"Di Likaonia ada seorang murid bernama Timotius. Ia adalah anak seorang wanita Yahudi yang percaya, tetapi ayahnya orang Yunani."
Kisah Rasul pasal 16 membuka lembaran baru dalam perjalanan misi Paulus, dan ayat kedua memperkenalkan kita pada sosok penting yang akan menjadi rekan kerja setia: Timotius. Perkenalan ini bukan sekadar sebuah nama, melainkan pembukaan terhadap sebuah narasi tentang iman, warisan, dan pelayanan yang terjalin lintas budaya. Timotius berasal dari Likaonia, sebuah wilayah di Asia Kecil. Disebutkan bahwa ia adalah seorang murid, sebuah istilah yang menunjukkan bahwa ia telah menerima ajaran Kristus dan mengikutinya. Ini adalah titik awal yang krusial, menunjukkan bahwa Timotius bukanlah orang asing dalam komunitas Kristen.
Yang menarik dari perkenalan Timotius adalah latar belakang keluarganya. Ibunya adalah seorang wanita Yahudi yang percaya. Kata "percaya" di sini mengindikasikan iman kepada Yesus Kristus sebagai Mesias. Keberadaan ibu yang beriman ini menjadi fondasi penting bagi pemahaman Timotius tentang tradisi Yahudi dan kitab suci. Namun, ayahnya digambarkan sebagai orang Yunani.
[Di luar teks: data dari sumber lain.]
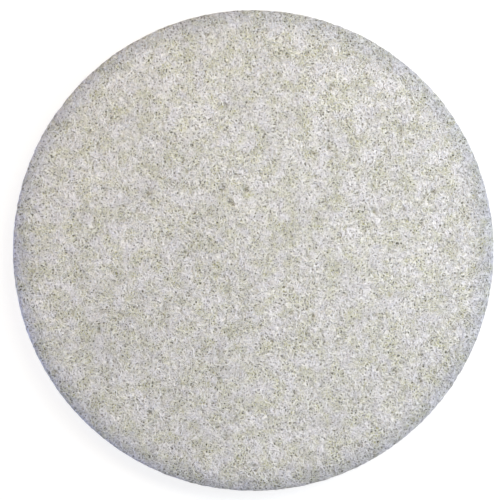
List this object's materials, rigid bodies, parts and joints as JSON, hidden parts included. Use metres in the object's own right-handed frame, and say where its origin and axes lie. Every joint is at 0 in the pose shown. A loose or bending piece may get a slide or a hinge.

Perbedaan latar belakang ini menciptakan sebuah konteks yang unik. Di satu sisi, Timotius memiliki koneksi dengan akar Yahudi melalui ibunya, yang memberinya pemahaman tentang Taurat dan nabi-nabi. Di sisi lain, ia juga terpapar dengan budaya Yunani, yang merupakan latar belakang umum di banyak wilayah Kekaisaran Romawi saat itu.
Kombinasi warisan ini memberikan Timotius sebuah posisi yang strategis. Ia dapat menjembatani perbedaan antara orang Yahudi dan bukan Yahudi dalam konteks gereja. Paulus, yang adalah "rasul bagi bangsa-bangsa lain" (Roma 11:13), sangat membutuhkan rekan kerja yang memiliki pemahaman lintas budaya seperti Timotius. Kualitas Timotius tidak hanya terbatas pada latar belakangnya, tetapi juga pada reputasinya. Di ayat berikutnya, kitab Kisah Para Rasul menyebutkan bahwa ia "terkenal baik oleh saudara-saudara di Listra dan Ikonium" (Kisah Para Rasul 16:2). Reputasi yang baik ini menunjukkan bahwa Timotius adalah pribadi yang memiliki karakter saleh, dapat dipercaya, dan dihormati dalam komunitas gereja.
Paulus melihat potensi besar dalam diri Timotius. Ia menyadari bahwa Timotius memiliki kualitas yang dibutuhkan untuk menjadi seorang penginjil dan pemimpin gereja. Oleh karena itu, Paulus mengambil keputusan penting untuk membawa Timotius bersama dalam perjalanan misinya. Keputusan ini tidak hanya membawa Timotius keluar dari kota kelahirannya untuk melayani di tempat-tempat baru, tetapi juga menandai permulaan sebuah kemitraan yang akan memiliki dampak besar bagi penyebaran Injil. Paulus bahkan menahbiskan Timotius sebagai rekan pelayanannya, sebuah penegasan atas panggilan dan karunia yang Tuhan berikan kepadanya.
Kisah perkenalan Timotius dalam Kisah Rasul 16:2 mengajarkan kita tentang bagaimana Tuhan menggunakan berbagai latar belakang dan karunia untuk mencapai tujuan-Nya. Iman yang diturunkan dari generasi ke generasi, serta kemampuan untuk beradaptasi dengan konteks yang berbeda, semuanya bisa menjadi alat yang berharga di tangan Tuhan. Timotius, dengan ibunya yang percaya dan ayahnya yang Yunani, menjadi bukti bahwa latar belakang tidak menjadi penghalang, melainkan bisa menjadi kekuatan dalam pelayanan. Ini adalah pengingat bagi kita semua bahwa Tuhan seringkali memilih dan memakai orang-orang dari berbagai kalangan untuk mewujudkan rencana-Nya yang mulia.